Cuka  dapat  juga  diperoleh  melalui  proses  fermentasi berlanjut dari nira aren, dimana lama kelamaan alkohol dalam nira aren  akan terurai dan terbentuk  menjadi  cuka (asam asetat). Jika pebuatan  alkohol  dari  nira  dilakukan  dalam  wadah  tertutup, sebaliknya  pembuatan  cuka  justru  dilakukan  di  dalam  wadah terbuka  dan  setelah  8  hari  seluruh  nira  sudah  berubah  menjadi cuka. Di Ambon, untuk mempercepat pembentukan  asam cuka ini nira  dibubuhi  tumbukan  biji  galoba  kusi  (Horstedtia  rumphii)  dan prosesnya  dilakukan  dalam  wadah  tertutup  yang  dijemur  di matahari atau dipanasi di dapur (Soeseno, 1992). Setelah disaring dan  dibersihkan  dari  kotoran  yang  mengendap  di  dasar  wadah, cuka  aren  boleh  dipakai  sebagai  bumbu  masak.  Karena  kadar asam  asetatnya  hanya  3%,  cuka  aren  ini  tidak  tahan  lama disimpan.
C. Tepung

Batang  aren  terdiri  dari  dua  bagian  yaitu  bagian  luar (perifer)  yang  berwarna  hitam  dan  keras  serta  bagian  sentral(empulur)  yang  berwarna  putih  dan  lunak.  Tepung  (pati)  yang diperoleh  dari  ekstraksi  bagian  sentral  batang  biasanya  dilakukan setelah  pohon  tidak  lagi  produktif  menghasilkan  nira  (Soeseno, 1992).  Empulur  batang  aren  berkadar  tepung  48,9%  (Ismanto  et al.,1995).  Akan  tetapi  setiap  pohon  aren  menghasilkan  tepung yang bervariasi.
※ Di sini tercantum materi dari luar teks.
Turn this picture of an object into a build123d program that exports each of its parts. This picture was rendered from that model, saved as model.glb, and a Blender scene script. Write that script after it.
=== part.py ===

Di Indonesia dari setiap batang pohon aren dapat diperoleh  tepung  antara  60-70  kg  (Rumokoi,  1990).  Namun menurut  Ismanto,  et  al.  (1995)  setiap  batang  aren  menghasilkan 100-150  kg  tepung.  Di  dalam  pemasaran  tepung  aren  dikenal dengan  istilah  ”  hun  kwe  ”  dan  tepung  maizena,  dimana  tepungtepung ini mengandung lebih dari 85% tepung aren. Tepung aren tersebut  banyak  dipakai  untuk  bahan  makanan  antara  lain  kue, cendol,  bakso,  bakmie  (mie),  bihun,  sohun dan hun  kwe  (Lutony, 1993; Sunanto, 1993 ; Ismanto et al. 1995).